Can numpy bincount work with 2D arrays?

As @DSM has already mentioned, bincount of a 2d array cannot be done without knowing the maximum value of the array, because it would mean an inconsistency of array sizes.

But thanks to the power of numpy's indexing, it was fairly easy to make a faster implementation of 2d bincount, as it doesn't use concatenation or anything.

def bincount2d(arr, bins=None):
    if bins is None:
        bins = np.max(arr) + 1
    count = np.zeros(shape=[len(arr), bins], dtype=np.int64)
    indexing = np.arange(len(arr))
    for col in arr.T:
        count[indexing, col] += 1
    return count


t = np.array([[1,2,3],[4,5,6],[3,2,2]], dtype=np.int64)
print(bincount2d(t))

P.S.

This:

t = np.empty(shape=[10000, 100], dtype=np.int64)
s = time.time()
bincount2d(t)
e = time.time()
print(e - s)

gives ~2 times faster result, than this:

t = np.empty(shape=[100, 10000], dtype=np.int64)
s = time.time()
bincount2d(t)
e = time.time()
print(e - s)

because of the for loop iterating over columns. So, it's better to transpose your 2d array, if shape[0] < shape[1].

UPD

Better than this can't be done (using python alone, I mean):

def bincount2d(arr, bins=None):
    if bins is None:
        bins = np.max(arr) + 1
    count = np.zeros(shape=[len(arr), bins], dtype=np.int64)
    indexing = (np.ones_like(arr).T * np.arange(len(arr))).T
    np.add.at(count, (indexing, arr), 1)

    return count

The problem is that bincount isn't always returning the same shaped objects, in particular when values are missing.

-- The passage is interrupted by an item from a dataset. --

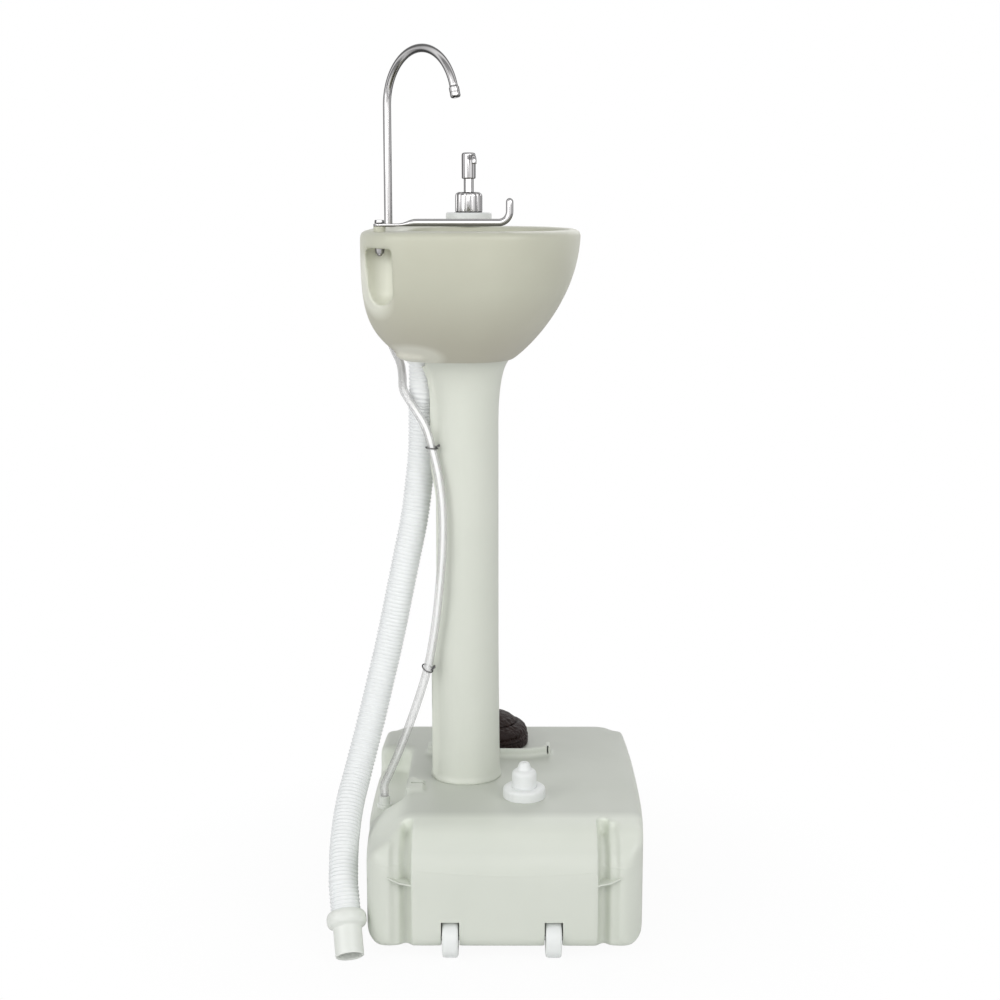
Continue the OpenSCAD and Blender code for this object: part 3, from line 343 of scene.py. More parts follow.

For example:

>>> m = np.array([[0,0,1],[1,1,0],[1,1,1]])
>>> np.apply_along_axis(np.bincount, 1, m)
array([[2, 1],
       [1, 2],
       [0, 3]])
>>> [np.bincount(m[i]) for i in range(m.shape[1])]
[array([2, 1]), array([1, 2]), array([0, 3])]

works, but:

>>> m = np.array([[0,0,0],[1,1,0],[1,1,0]])
>>> m
array([[0, 0, 0],
       [1, 1, 0],
       [1, 1, 0]])
>>> [np.bincount(m[i]) for i in range(m.shape[1])]
[array([3]), array([1, 2]), array([1, 2])]
>>> np.apply_along_axis(np.bincount, 1, m)
Traceback (most recent call last):
  File "<ipython-input-49-72e06e26a718>", line 1, in <module>
    np.apply_along_axis(np.bincount, 1, m)
  File "/usr/local/lib/python2.7/dist-packages/numpy/lib/shape_base.py", line 117, in apply_along_axis
    outarr[tuple(i.tolist())] = res
ValueError: could not broadcast input array from shape (2) into shape (1)

won't.

You could use the minlength parameter and pass it using a lambda or partial or something:

>>> np.apply_along_axis(lambda x: np.bincount(x, minlength=2), axis=1, arr=m)
array([[3, 0],
       [1, 2],
       [1, 2]])

This is a function that does exactly what you want, but without any loops.

def sub_sum_partition(a, partition):
    """
    Generalization of np.bincount(partition, a).
    Sums rows of a matrix for each value of array of non-negative ints.

    :param a: array_like
    :param partition: array_like, 1 dimension, nonnegative ints
    :return: matrix of shape ('one larger than the largest value in partition', a.shape[1:]). The i's element is
    the sum of rows j in 'a' s.t. partition[j] == i
    """
    assert partition.shape == (len(a),)
    n = np.prod(a.shape[1:], dtype=int)
    bins = ((np.tile(partition, (n, 1)) * n).T + np.arange(n, dtype=int)).reshape(-1)
    sums = np.bincount(bins, a.reshape(-1))
    if n > 1:
        sums = sums.reshape(-1, *a.shape[1:])
    return sums